The Defense-in-Depth Approach

In a typical, well-designed VPC, traffic flows must pass through both a NACL and a Security Group. If either security control denies the traffic, the packet is dropped.

Inbound Flow: Traffic enters the subnet -> NACL checks rules -> Traffic reaches instance ENI -> Security Group checks rules -> Traffic reaches the application.
Outbound Flow: Application generates response -> Security Group (Stateful check passed) -> Traffic leaves instance ENI -> NACL checks rules -> Traffic leaves the subnet.

By leveraging the NACL for coarse segmentation and denial rules, and the SG for precise, stateful, application-level permissions, you maximize security effectiveness while maintaining configuration simplicity.

A practical design pattern

For most application VPCs, start with security groups. Give the load balancer a public-facing security group, give the application instances a security group that only accepts traffic from the load balancer security group, and give the database a security group that only accepts traffic from the application security group on the database port. That model follows the app dependency graph and survives IP changes.

Use NACLs more sparingly. A good NACL use case is a subnet-level deny for a known bad CIDR, a hard boundary around a database subnet, or a compliance rule that must apply before traffic reaches any ENI in the subnet.

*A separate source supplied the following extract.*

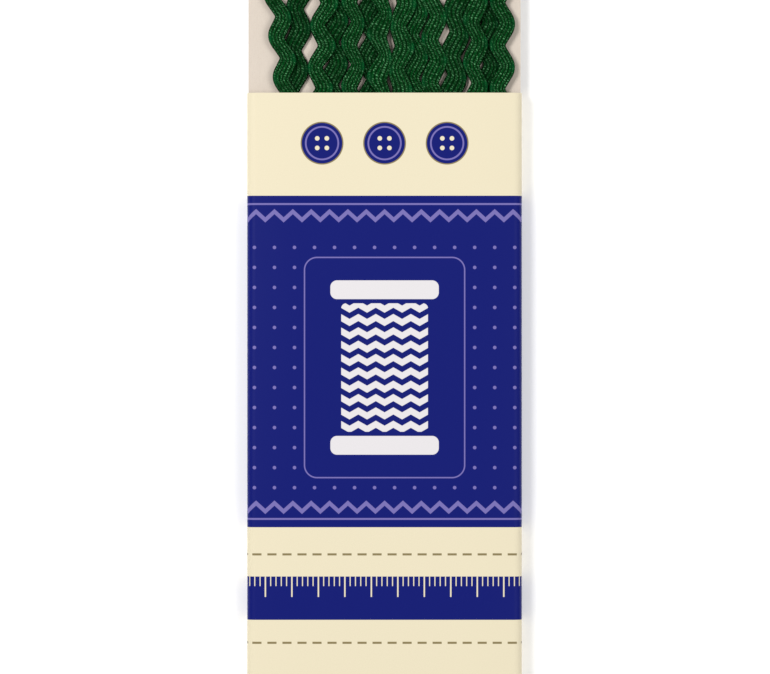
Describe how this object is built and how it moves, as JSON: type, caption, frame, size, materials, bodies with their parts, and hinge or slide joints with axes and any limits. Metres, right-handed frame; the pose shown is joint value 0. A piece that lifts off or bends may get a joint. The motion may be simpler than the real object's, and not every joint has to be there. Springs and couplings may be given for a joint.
{
  "type": "ric rac wound on a card with a paper band",
  "caption": "Green ric rac trimming wound lengthwise on a flat card and held by a wide paper band, lying on its back.",
  "frame": {"origin": "middle of the bounding box in X and Y, at its lowest level", "axes": "+X to the right of the face, +Y towards the top end, +Z out of the face"},
  "size_m": [0.0662, 0.1738, 0.007],
  "materials": {
    "fabric": "matt woven thread with a soft sheen",
    "cardboard": "matt uncoated board",
    "paper": "printed coated paper, soft satin"
  },
  "bodies": {
    "root": {"ric_rac": "fabric", "card": "cardboard", "band": "paper"}
  },
  "joints": []
}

NACLs become painful when teams try to mirror every application rule there. The stateless return-port rules are easy to get wrong, and one low-numbered deny can break a whole subnet.

When a connection times out, check both layers in the packet path. For inbound internet traffic to an EC2 instance in a public subnet, the request must pass the inbound NACL rule, the route table, and the inbound security group rule. The response must pass the stateful security group tracking and the outbound NACL rule. If SGs look correct but clients still hang, the NACL ephemeral-port rule is often the missing piece.

The cleanest mental model is this: security groups say which resources may talk to which other resources; NACLs say what the subnet will never allow. Keep those jobs separate and the design stays easier to audit.